In terms of efficiency, since 2010 companies have consistently decreased the drilling time mostly due to pad drilling. Bakken, Eagle Ford, Niobrara and the Permian plays have all experienced a significant increase in pad drilling since 2010. This trend is expected to continue during 2014. Among these plays, Permian Delaware has the most growth potential in the share of pad drilling to possibly reach 75%-95% similar to other tight oil plays. The increase in pad drilling has represented a slight reduction in the unit well cost since drilling accounts for only 30% of the total well cost. Meanwhile, completion costs have increased during the last years due to longer laterals, more frac stages and deeper wells in all tight oil plays. Lateral length alone has increased around 25%-55% from 2010 to 2014 in plays such as Bakken, Niobrara and Permian Delaware, according to official data. The average number of frac stages in Bakken wells increased from 22 to 30 during 2010-2013, with companies such as EOG Resources having 50-70 frac stages in several Bakken wells since 2013.

Even though the well configuration has become more complex with increased area of contact between the well and the formation (due to longer laterals and more frac stages), the average decline curves for Bakken and Eagle Ford wells have not shown significant changes since 2010. The major improvement can be observed in the increased 24-hr initial production, but this rate rapidly declines.

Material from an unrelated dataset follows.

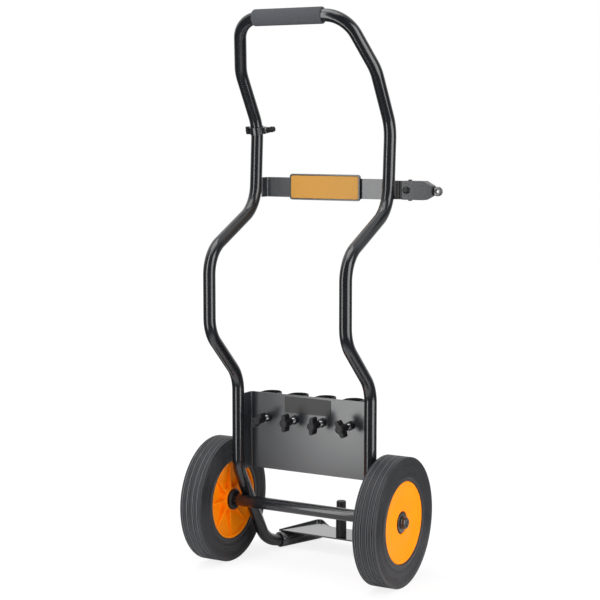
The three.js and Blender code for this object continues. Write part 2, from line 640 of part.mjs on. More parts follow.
const badgeBack = STRAP_Y - SEAT;
const badgeFront = badgeBack - BADGE.thick;
const recess = 1.2;
const panelSize = [BADGE.width - 2 * BADGE.border, BADGE.height - 2 * BADGE.border];
const badgeFace = roundedRectangle(BADGE.width - 2, BADGE.height - 2, BADGE.corner - 1);
const badgeFrame = Manifold.union([
  slab(roundedRectangle(BADGE.width, BADGE.height, BADGE.corner), badgeFront + 1.5, badgeBack, 3),
  slab(badgeFace, badgeFront, badgeFront + 1.6, 3),
]).subtract(slab(roundedRectangle(...panelSize, 4), badgeFront - 1, badgeFront + recess, 3));
place(frame, 'badge_frame', badgeFrame, SATIN_GREY, [0, 0, BADGE.z]);
place(frame, 'badge_panel', slab(
  roundedRectangle(panelSize[0] - 2 * SEAT, panelSize[1] - 2 * SEAT, 4 - SEAT),
  badgeFront - 0.2, badgeFront + recess - SEAT, 3,
), ORANGE, [0, 0, BADGE.z]);

// ---------------------------------------------------------------- retaining arm

const armFlange = 3;
const armBottom = ARM_Z - ARM_HEIGHT / 2;
const armTop = ARM_Z + ARM_HEIGHT / 2;
const webFront = HINGE_Y - ARM_DEPTH / 2 - 0.5;
const cheekR = ARM_DEPTH / 2 - 0.5;
const knuckleHalf = ARM_HEIGHT / 2 - armFlange - SEAT;

// Fixed bracket: ribbed foot on the tube, web and knuckle inside the arm.
const footFar = HINGE_X - cheekR - 1;
let bracket = Manifold.union([
  block(TRACK_HALF + TUBE_R / 2, footFar, HINGE_Y - 10, HINGE_Y + 10, armBottom + 0.5, armTop - 0.5),
  block(footFar - 1, HINGE_X, HINGE_Y - 4, HINGE_Y + 4, ARM_Z - knuckleHalf, ARM_Z + knuckleHalf),
  bar(KNUCKLE_R, ARM_Z - knuckleHalf, ARM_Z + knuckleHalf, 24).translate([HINGE_X, HINGE_Y, 0]),
]);
for (const x of [footFar - 5, footFar - 11]) {
  bracket = bracket.subtract(block(x - 1, x + 1, HINGE_Y - 12, HINGE_Y - 8.5, armBottom, armTop));
}
const pinBore = bar(PIN_R + FREE, armBottom - 9, armTop + 9, 16).translate([HINGE_X, HINGE_Y, 0]);
place(frame, 'arm_bracket', bracket.subtract(tubeSeat(1)).subtract(pinBore), PLASTIC);
place(frame, 'arm_pin', bar(PIN_R, armBottom - 2.5, armTop + 2.5, 16), GLOSS_BLACK, [HINGE_X, HINGE_Y, 0]);

const buttonAt = [HINGE_X - 2.5, 0, ARM_Z + 0.5];

// The arm is a pressed channel whose web faces the user; its cheeks hold the pin.
function armSolid() {
  const start = HINGE_X - cheekR;
  const face = new THREE.Shape([
    [start, armBottom], [ARM_FULL_X, armBottom], [ARM_TIP_X, ARM_Z - ARM_TIP_HEIGHT / 2],
    [ARM_TIP_X, ARM_Z + ARM_TIP_HEIGHT / 2], [ARM_FULL_X, armTop], [start, armTop],
  ].map(([x, z]) => new THREE.Vector2(x, z)));
  const hollow = new THREE.Shape([
    [start - 1, armBottom + armFlange], [ARM_FULL_X - 1, armBottom + armFlange],
    [ARM_TIP_X - armFlange, ARM_Z - ARM_TIP_HEIGHT / 2 + armFlange],
    [ARM_TIP_X - armFlange, ARM_Z + ARM_TIP_HEIGHT / 2 - armFlange],
    [ARM_FULL_X - 1, armTop - armFlange], [start - 1, armTop - armFlange],
  ].map(([x, z]) => new THREE.Vector2(x, z)));
  const plan = new THREE.Shape();
  const back = HINGE_Y + cheekR;
  plan.moveTo(start, webFront);
  plan.lineTo(ARM_TIP_X, webFront);
  plan.lineTo(ARM_TIP_X, HINGE_Y + 6);
  plan.lineTo(ARM_FULL_X - 8, back);
  plan.lineTo(HINGE_X, back);
  plan.absarc(HINGE_X, HINGE_Y, cheekR, Math.PI / 2, Math.PI, false);
  plan.closePath();
  return slab(face, webFront, back + 1)
    .subtract(slab(hollow, webFront + armFlange, back + 2))
    .intersect(sheet(plan, armBottom - 1, armTop + 1, 6))
    .subtract(pinBore)
    .subtract(barY(3 + SEAT, webFront - 1, webFront + armFlange + 1, 12).translate(buttonAt));
}
place(frame, 'retaining_arm', armSolid(), SATIN_GREY);

place(frame, 'arm_button', Manifold.union([
  barY(7, webFront - SEAT - 2.4, webFront - SEAT, 20),
  bar(7, 0, 1.6, 20, 4.5).rotate([90, 0, 0]).translate([0, webFront - SEAT - 2.4, 0]),
  barY(3, webFront - SEAT - 1, webFront + armFlange, 12),
]), PLASTIC, buttonAt);

const neckEnd = ARM_TIP_X + SEAT + 2;
place(frame, 'arm_collar', barX(ARM_TIP_HEIGHT / 2, ARM_TIP_X + SEAT, neckEnd, 20), PLASTIC,
  [0, EYE_Y, ARM_Z]);
place(frame, 'arm_eye', barY(EYE_R, -4, 4, 24)
  .subtract(barY(3.4, -5, 5, 14))
  .subtract(block(-EYE_R - 1, -EYE_R + 1.6, -5, 5, -EYE_R, EYE_R)), ZINC,
  [neckEnd + SEAT + EYE_R - 1.6, EYE_Y, ARM_Z - 1]);

// ---------------------------------------------------------------- clip on the left tube

// The clip sits square on the tube where its centre line passes CLIP_Z.
const leftPath = sidePath(-1);
const clipSpan = leftPath.findIndex((s, i) => s.at.z >= CLIP_Z && leftPath[i + 1].at.z < CLIP_Z);
const [above, below] = [leftPath[clipSpan], leftPath[clipSpan + 1]];
const clipAt = above.at.clone().lerp(below.at, (above.at.z - CLIP_Z) / (above.at.z - below.at.z));
const clipTilt = THREE.MathUtils.radToDeg(Math.atan2(
  below.at.y - above.at.y, above.at.z - below.at.z,
));
const clipFrame = (solid) => solid.rotate([clipTilt, 0, 0]).translate(clipAt.toArray());

const bandR = TUBE_R + SEAT + CLIP_WALL;
const clipHalf = CLIP_HEIGHT / 2;
const pegStart = 22;
const pegAxis = (solid) => solid.rotate([0, -THREE.MathUtils.radToDeg(PEG_TILT), 0])
  .translate([pegStart, 0, 0]);
function clipHalfSolid(sign) {
  const half = Manifold.union([
    bar(bandR, -clipHalf, clipHalf, 20),
    block(-25, 0, -3.2, 3.2, -clipHalf, clipHalf),
    block(0, pegStart - SEAT, -5.2, 5.2, -clipHalf + 1, clipHalf - 1),
  ]);
  const other = sign < 0 ? block(-40, 40, -SEAT / 2, 40, -20, 20) : block(-40, 40, -40, SEAT / 2, -20, 20);
  const cut = half.subtract(other)
    .subtract(barY(2.2 + SEAT, -20, 20, 10).translate([-20, 0, 0]))
    .subtract(pegAxis(barX(2.5 + SEAT, -8, 6, 12)));
  return clipFrame(cut).subtract(tubeSeat(-1));
}
place(frame, 'clip_front', clipHalfSolid(-1), GLOSS_BLACK);
place(frame, 'clip_rear', clipHalfSolid(1), GLOSS_BLACK);
place(frame, 'clip_screw', clipFrame(Manifold.union([
  barY(4, -6.2, -3.2 - SEAT, 14),
  barY(2.2, -5, 5, 10),
  barY(4, 3.2 + SEAT, 5.6, 6),
]).translate([-20, 0, 0])), PLASTIC);
place(frame, 'peg_washer', clipFrame(pegAxis(barX(6.6, 1.2, 3.2, 20)
  .subtract(barX(2.5 + SEAT, 0, 5, 12)))), ZINC);
const pegFoot = 3.2 + SEAT;
const pegRib = 4.2;
const pegRibs = [0, 1, 2, 3].map((i) => barX(
  i % 2 ? 5.4 : 6.2, pegFoot + i * pegRib, pegFoot + (i + 1) * pegRib, 12,
));
place(frame, 'cord_peg', clipFrame(pegAxis(Manifold.union([
  barX(2.5, -7.5, 8, 12), ...pegRibs,
]))), PLASTIC);

// ---------------------------------------------------------------- origin

const reach = new THREE.Box3().setFromObject(trolley, true);
const middle = reach.getCenter(new THREE.Vector3());
trolley.position.set(-middle.x, -middle.y, 0);

export default trolley;
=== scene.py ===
from math import cos, pi, radians, sin, tan

import bmesh
import bpy
from mathutils import Matrix, Vector


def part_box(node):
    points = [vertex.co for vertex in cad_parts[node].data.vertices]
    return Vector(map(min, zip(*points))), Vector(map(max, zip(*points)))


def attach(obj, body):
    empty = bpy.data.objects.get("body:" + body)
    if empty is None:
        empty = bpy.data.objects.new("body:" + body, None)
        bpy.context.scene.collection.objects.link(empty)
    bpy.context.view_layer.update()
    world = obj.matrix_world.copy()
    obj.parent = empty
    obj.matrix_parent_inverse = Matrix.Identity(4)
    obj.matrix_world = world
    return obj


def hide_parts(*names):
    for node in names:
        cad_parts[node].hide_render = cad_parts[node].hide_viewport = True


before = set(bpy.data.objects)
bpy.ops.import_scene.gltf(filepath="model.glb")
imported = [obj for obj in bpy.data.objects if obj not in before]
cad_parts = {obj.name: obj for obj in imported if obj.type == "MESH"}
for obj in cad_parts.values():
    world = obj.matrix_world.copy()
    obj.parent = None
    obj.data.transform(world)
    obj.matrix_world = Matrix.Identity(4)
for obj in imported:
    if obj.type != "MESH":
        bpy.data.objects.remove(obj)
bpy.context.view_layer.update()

# ---------------------------------------------------------------- studio
# A white photographic studio: pale floor and backdrop, a broad soft box on the right, a narrow one
# close in front on the left, and a wide one overhead.

MM = 0.001
WHITE = (1, 1, 1, 1)
CAMERA_LENS = 92.4
CAMERA_DIP, CAMERA_TURN = 6.49, 29.57
axle_low, axle_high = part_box("axle_tube")
AXLE_X = (axle_low.x + axle_high.x) / 2
AXLE_Y = (axle_low.y + axle_high.y) / 2


def at(x, y, z):
    """A place in millimetres, from the ground under the middle of the axle, in metres."""
    return Vector((AXLE_X + x * MM, AXLE_Y + y * MM, z * MM))


camera_data = bpy.data.cameras.new("camera")
camera = bpy.data.objects.new("camera", camera_data)
camera.location = at(1504.9, -2678.1, 908.7)
camera.rotation_euler = (radians(90 - CAMERA_DIP), 0, radians(CAMERA_TURN))
camera_data.lens = CAMERA_LENS
camera_data.sensor_width = 36
camera_data.clip_end = 60
bpy.context.collection.objects.link(camera)
bpy.context.scene.camera = camera
bpy.context.scene.view_settings.view_transform = "Standard"


def soft_box(name, place, look_at, width, height, watts):
    """A rectangular lamp, width and height in metres, that the camera itself doesn't see."""
    light = bpy.data.lights.new(name, "AREA")
    light.shape = "RECTANGLE"
    light.size = width
    light.size_y = height
    light.energy = watts
    lamp = bpy.data.objects.new(name, light)
    lamp.location = place
    lamp.rotation_euler = (look_at - place).to_track_quat("-Z", "Y").to_euler()
    lamp.visible_camera = False
    bpy.context.collection.objects.link(lamp)


BOX_Z = 930
uprights = at(0, 0, BOX_Z)
trolley_middle = at(0, 40, 560)
soft_box("soft_box_right", at(2200, -400, BOX_Z), uprights, 1.5, 2.6, 56)
soft_box("soft_box_front", at(-330, -800, BOX_Z), uprights, 0.26, 1.85, 8)
soft_box("soft_box_top", at(-200, -500, 2900), trolley_middle, 2.0, 1.6, 32)

world = bpy.data.worlds.new("studio")
bpy.context.scene.world = world
world.use_nodes = True
sky = world.node_tree
sky.nodes.clear()
ambient = sky.nodes.new("ShaderNodeBackground")
ambient.inputs["Color"].default_value = (0.8, 0.81, 0.83, 1)
ambient.inputs["Strength"].default_value = 0.62
seen = sky.nodes.new("ShaderNodeBackground")
seen.inputs["Color"].default_value = WHITE
reflected = sky.nodes.new("ShaderNodeBackground")
reflected.inputs["Color"].default_value = WHITE
# What gloss reflects: a bright backdrop behind and above the trolley, dark studio in front.
heading = sky.nodes.new("ShaderNodeTexCoord")
behind = sky.nodes.new("ShaderNodeVectorMath")
behind.operation = "DOT_PRODUCT"
behind.inputs[1].default_value = (-0.35, 0.62, 0.7)
backdrop = sky.nodes.new("ShaderNodeMapRange")
backdrop.interpolation_type = "SMOOTHSTEP"
backdrop.inputs["From Min"].default_value = 0.1
backdrop.inputs["From Max"].default_value = 0.75
backdrop.inputs["To Min"].default_value = 0.06
backdrop.inputs["To Max"].default_value = 0.95
sky.links.new(heading.outputs["Generated"], behind.inputs[0])
sky.links.new(behind.outputs["Value"], backdrop.inputs["Value"])
sky.links.new(backdrop.outputs["Result"], reflected.inputs["Strength"])
path = sky.nodes.new("ShaderNodeLightPath")
pick_glossy = sky.nodes.new("ShaderNodeMixShader")
pick_camera = sky.nodes.new("ShaderNodeMixShader")
sky_out = sky.nodes.new("ShaderNodeOutputWorld")
sky.links.new(path.outputs["Is Glossy Ray"], pick_glossy.inputs["Fac"])
sky.links.new(ambient.outputs[0], pick_glossy.inputs[1])
sky.links.new(reflected.outputs[0], pick_glossy.inputs[2])
sky.links.new(path.outputs["Is Camera Ray"], pick_camera.inputs["Fac"])
sky.links.new(pick_glossy.outputs[0], pick_camera.inputs[1])
sky.links.new(seen.outputs[0], pick_camera.inputs[2])
sky.links.new(pick_camera.outputs[0], sky_out.inputs["Surface"])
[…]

However, significant well curve improvement has been observed in the average Niobrara and Permian wells. Horizontal wells in Permian Midland have experienced the greatest well curve improvement since 2010. In this play, the wells drilled in 2013 had more than double cumulative production after 11 months than the wells drilled here in 2010, yielding much higher EUR. Niobrara and Permian are in earlier shale development phase than Eagle Ford and Bakken, hence well curve improvement going forward might not be as large as in the last four years.

Even though individual wells might not be recovering more volumes, the amount of wells per section has seen a significant improvement, which will ultimately yield higher resources recovered per section. The map shows the intense downspacing taking place in the core areas of the Eagle Ford.